> [Work to be completed]: Report the number of lines where the string "materials" occurs, and write nothing else.

** BEGIN Recorded data **

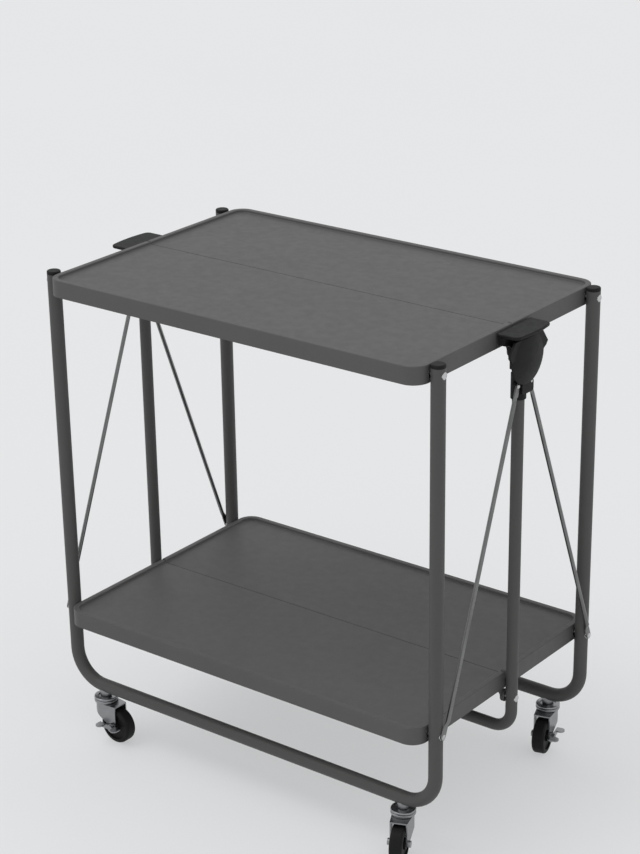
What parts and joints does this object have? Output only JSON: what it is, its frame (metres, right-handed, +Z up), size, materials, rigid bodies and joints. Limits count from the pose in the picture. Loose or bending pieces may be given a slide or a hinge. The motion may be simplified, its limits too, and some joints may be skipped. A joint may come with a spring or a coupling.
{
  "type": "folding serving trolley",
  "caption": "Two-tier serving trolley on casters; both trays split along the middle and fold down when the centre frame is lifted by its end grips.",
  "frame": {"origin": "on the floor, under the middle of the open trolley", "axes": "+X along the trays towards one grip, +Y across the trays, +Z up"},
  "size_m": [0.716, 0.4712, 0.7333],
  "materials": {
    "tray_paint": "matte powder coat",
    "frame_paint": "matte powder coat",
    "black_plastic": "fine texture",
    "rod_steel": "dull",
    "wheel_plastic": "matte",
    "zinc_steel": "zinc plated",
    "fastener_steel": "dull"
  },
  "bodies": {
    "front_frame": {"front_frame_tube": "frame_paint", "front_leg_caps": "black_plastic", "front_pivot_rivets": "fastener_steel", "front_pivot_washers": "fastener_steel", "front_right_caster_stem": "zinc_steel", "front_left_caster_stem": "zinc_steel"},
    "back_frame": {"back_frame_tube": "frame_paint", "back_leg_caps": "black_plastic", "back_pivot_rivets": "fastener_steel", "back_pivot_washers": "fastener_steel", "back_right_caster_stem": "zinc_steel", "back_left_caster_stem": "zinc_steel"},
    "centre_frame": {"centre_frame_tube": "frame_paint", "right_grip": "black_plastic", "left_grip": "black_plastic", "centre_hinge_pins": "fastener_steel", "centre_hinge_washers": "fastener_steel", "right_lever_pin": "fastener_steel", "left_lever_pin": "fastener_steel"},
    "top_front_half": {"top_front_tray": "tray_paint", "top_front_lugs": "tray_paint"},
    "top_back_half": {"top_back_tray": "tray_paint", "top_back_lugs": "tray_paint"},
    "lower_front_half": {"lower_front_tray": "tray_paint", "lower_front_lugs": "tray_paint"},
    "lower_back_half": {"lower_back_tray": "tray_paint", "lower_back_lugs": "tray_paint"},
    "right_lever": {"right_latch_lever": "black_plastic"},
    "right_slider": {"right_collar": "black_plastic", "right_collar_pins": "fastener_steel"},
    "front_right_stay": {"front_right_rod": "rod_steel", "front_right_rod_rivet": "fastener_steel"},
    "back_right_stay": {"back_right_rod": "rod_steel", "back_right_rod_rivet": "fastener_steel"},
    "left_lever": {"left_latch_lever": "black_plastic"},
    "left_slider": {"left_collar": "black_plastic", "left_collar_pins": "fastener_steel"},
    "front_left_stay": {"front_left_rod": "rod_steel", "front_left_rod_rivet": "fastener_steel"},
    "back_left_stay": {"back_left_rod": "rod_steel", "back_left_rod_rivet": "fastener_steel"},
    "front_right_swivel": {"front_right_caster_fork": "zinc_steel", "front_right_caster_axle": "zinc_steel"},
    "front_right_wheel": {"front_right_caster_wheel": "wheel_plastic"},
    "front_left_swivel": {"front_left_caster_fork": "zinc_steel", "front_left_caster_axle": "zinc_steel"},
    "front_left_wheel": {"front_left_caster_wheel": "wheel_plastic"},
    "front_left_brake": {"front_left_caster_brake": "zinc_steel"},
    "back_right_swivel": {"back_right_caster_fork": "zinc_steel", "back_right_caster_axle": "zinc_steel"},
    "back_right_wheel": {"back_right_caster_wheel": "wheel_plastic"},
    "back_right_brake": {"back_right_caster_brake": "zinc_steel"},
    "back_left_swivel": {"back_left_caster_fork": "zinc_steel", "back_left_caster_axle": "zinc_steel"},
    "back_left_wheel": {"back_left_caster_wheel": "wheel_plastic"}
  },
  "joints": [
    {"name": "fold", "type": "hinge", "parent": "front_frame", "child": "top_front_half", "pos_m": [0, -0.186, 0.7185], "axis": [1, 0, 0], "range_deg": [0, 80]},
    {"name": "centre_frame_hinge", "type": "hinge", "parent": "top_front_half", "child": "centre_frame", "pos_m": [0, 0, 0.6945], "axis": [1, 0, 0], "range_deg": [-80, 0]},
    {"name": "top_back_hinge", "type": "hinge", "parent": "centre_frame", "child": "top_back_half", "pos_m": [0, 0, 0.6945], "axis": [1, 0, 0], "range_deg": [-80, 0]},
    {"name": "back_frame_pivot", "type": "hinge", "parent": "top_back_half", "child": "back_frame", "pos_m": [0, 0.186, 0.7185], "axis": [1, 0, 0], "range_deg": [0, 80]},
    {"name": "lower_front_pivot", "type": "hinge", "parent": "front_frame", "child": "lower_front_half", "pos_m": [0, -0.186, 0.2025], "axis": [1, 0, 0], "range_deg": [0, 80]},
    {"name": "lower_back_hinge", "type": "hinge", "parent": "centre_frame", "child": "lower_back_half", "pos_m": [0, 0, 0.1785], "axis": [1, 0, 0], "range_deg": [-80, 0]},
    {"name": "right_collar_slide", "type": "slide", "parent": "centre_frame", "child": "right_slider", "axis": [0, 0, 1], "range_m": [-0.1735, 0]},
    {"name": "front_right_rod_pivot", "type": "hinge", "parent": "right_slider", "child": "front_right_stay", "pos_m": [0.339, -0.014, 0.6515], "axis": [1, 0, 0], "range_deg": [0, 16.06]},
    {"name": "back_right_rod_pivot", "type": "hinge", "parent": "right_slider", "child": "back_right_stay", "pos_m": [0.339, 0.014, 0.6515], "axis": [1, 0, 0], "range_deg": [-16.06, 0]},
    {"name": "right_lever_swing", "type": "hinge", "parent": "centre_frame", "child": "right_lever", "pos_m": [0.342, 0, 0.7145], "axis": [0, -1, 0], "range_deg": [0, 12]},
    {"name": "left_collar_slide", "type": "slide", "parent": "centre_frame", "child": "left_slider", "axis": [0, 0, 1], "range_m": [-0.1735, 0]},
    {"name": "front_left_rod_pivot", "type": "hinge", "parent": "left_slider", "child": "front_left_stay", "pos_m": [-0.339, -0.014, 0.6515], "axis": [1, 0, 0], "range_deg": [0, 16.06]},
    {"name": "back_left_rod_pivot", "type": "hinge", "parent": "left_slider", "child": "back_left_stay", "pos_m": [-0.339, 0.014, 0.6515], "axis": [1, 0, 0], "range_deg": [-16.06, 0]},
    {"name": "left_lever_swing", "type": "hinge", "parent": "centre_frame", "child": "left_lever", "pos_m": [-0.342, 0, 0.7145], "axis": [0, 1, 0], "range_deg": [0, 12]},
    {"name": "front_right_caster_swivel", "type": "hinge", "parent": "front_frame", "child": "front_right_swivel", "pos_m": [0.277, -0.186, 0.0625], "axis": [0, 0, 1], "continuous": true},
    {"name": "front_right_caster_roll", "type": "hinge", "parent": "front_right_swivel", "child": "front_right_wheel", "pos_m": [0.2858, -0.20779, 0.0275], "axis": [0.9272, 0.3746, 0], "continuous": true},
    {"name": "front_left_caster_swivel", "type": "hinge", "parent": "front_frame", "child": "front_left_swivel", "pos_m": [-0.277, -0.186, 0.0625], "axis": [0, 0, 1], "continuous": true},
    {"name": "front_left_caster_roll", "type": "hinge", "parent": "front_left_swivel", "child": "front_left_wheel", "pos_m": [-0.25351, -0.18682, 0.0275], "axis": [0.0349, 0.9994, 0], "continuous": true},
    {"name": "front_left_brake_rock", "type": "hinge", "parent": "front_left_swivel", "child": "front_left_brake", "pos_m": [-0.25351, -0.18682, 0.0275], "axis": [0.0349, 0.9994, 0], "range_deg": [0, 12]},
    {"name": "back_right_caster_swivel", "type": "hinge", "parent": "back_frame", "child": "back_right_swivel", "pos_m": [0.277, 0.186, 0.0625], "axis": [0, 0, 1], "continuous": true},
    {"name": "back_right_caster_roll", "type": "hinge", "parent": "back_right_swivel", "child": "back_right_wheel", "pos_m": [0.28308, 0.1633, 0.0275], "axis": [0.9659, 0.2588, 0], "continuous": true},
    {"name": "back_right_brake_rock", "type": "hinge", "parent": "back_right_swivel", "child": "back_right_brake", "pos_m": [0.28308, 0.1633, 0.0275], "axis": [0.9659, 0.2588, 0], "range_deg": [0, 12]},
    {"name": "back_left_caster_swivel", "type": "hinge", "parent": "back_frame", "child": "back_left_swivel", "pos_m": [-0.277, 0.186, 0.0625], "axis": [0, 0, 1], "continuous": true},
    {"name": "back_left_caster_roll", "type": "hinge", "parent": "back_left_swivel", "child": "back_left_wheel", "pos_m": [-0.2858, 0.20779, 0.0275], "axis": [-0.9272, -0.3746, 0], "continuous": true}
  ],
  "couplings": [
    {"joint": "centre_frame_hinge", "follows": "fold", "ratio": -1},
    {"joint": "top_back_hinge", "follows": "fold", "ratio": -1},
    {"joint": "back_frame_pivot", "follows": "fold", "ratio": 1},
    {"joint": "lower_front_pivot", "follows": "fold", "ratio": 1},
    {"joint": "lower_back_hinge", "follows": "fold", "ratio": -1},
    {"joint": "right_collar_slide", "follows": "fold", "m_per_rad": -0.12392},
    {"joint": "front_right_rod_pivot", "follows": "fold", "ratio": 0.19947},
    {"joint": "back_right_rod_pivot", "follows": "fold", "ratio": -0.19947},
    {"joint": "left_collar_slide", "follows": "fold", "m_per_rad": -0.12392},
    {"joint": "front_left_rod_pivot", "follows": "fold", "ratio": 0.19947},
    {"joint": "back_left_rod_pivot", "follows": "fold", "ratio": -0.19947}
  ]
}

** END Recorded data **

> [Solution for this exercise]: 2